▸ **SHORT TASK**: Locate each line of the material that contains "finishes", then return it.
------ STORED DATA ------
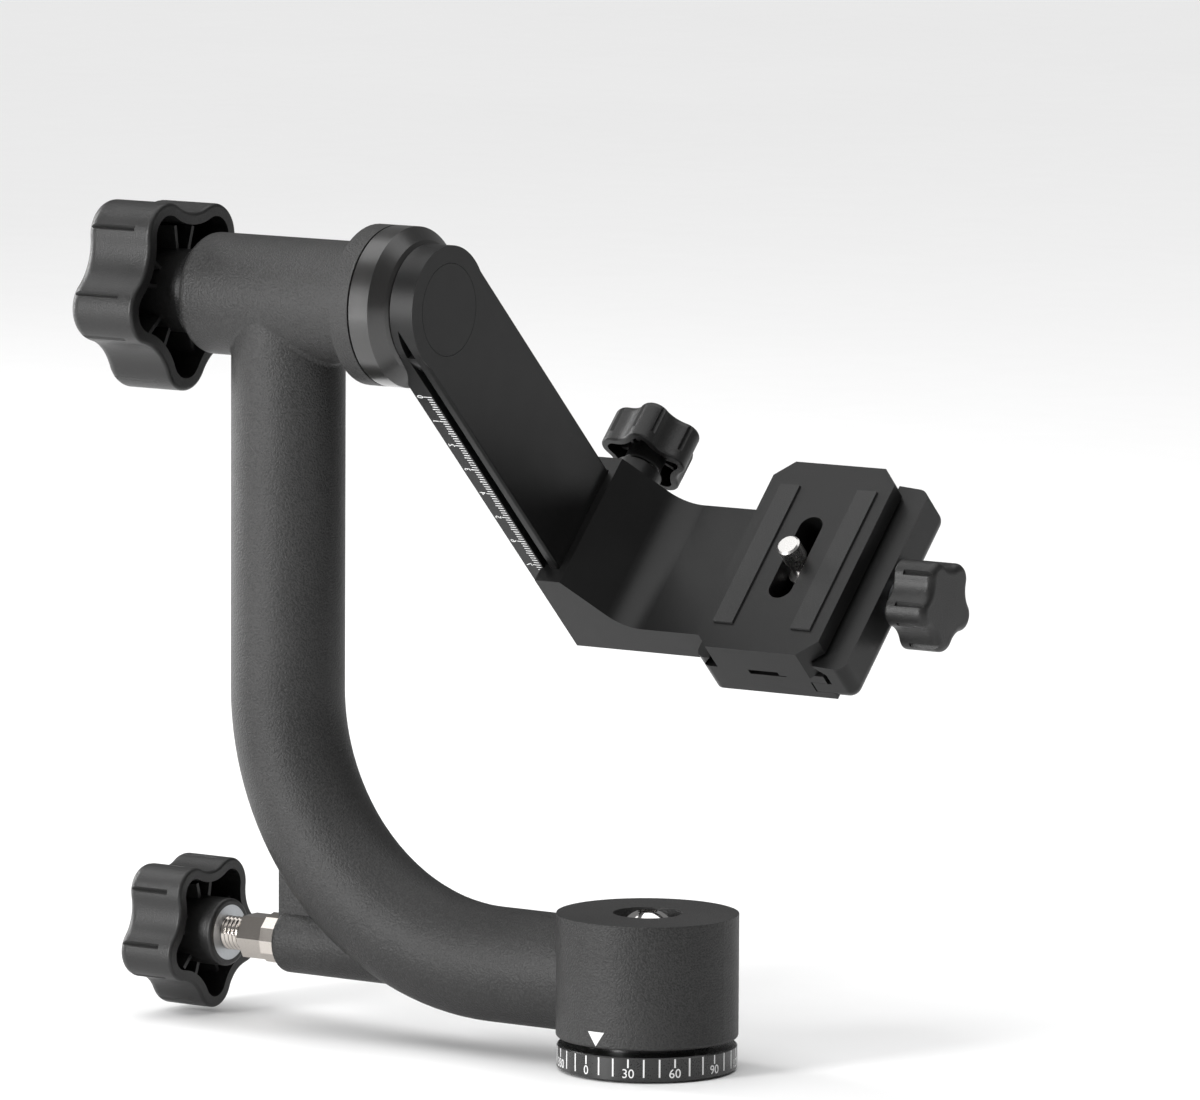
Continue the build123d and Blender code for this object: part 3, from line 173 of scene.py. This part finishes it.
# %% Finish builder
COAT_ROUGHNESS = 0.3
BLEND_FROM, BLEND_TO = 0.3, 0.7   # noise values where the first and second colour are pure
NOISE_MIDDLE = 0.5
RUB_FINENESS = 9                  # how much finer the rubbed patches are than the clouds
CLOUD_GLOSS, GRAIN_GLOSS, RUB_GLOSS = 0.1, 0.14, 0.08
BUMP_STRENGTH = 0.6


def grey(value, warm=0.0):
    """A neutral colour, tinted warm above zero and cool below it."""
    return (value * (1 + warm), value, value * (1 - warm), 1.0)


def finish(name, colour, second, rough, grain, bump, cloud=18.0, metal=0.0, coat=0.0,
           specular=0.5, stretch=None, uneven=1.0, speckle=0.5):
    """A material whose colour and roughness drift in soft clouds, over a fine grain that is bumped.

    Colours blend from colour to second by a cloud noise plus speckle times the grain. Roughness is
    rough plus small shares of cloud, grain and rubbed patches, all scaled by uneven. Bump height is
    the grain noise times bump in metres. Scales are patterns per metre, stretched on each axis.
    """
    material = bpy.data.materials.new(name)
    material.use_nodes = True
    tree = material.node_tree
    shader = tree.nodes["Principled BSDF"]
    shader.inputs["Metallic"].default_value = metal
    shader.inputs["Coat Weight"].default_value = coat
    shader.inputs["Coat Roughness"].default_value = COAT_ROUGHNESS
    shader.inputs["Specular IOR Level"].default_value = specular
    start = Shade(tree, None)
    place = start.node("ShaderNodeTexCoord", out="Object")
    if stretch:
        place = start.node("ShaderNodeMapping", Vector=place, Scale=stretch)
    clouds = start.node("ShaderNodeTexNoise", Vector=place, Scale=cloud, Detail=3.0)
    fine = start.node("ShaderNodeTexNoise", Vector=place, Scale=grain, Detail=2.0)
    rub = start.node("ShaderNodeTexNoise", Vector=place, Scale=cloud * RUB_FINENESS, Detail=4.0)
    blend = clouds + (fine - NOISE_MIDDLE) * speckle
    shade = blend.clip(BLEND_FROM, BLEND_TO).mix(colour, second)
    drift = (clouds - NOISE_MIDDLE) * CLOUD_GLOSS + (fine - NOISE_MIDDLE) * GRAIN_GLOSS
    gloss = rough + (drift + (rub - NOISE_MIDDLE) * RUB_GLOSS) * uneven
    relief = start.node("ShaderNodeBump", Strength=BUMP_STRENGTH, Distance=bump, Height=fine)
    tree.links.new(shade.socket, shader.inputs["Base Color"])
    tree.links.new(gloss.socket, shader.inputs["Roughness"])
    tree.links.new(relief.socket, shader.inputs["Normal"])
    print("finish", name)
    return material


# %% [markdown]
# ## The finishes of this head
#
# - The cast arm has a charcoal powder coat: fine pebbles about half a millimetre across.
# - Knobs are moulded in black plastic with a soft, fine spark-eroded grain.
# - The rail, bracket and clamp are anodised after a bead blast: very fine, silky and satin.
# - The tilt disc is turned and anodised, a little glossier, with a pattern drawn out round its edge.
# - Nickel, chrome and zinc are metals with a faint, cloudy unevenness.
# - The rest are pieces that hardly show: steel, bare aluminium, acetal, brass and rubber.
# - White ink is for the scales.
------
▸ **CORRECT RESULT**:
Continue the build123d and Blender code for this object: part 3, from line 173 of scene.py. This part finishes it.
# ## The finishes of this head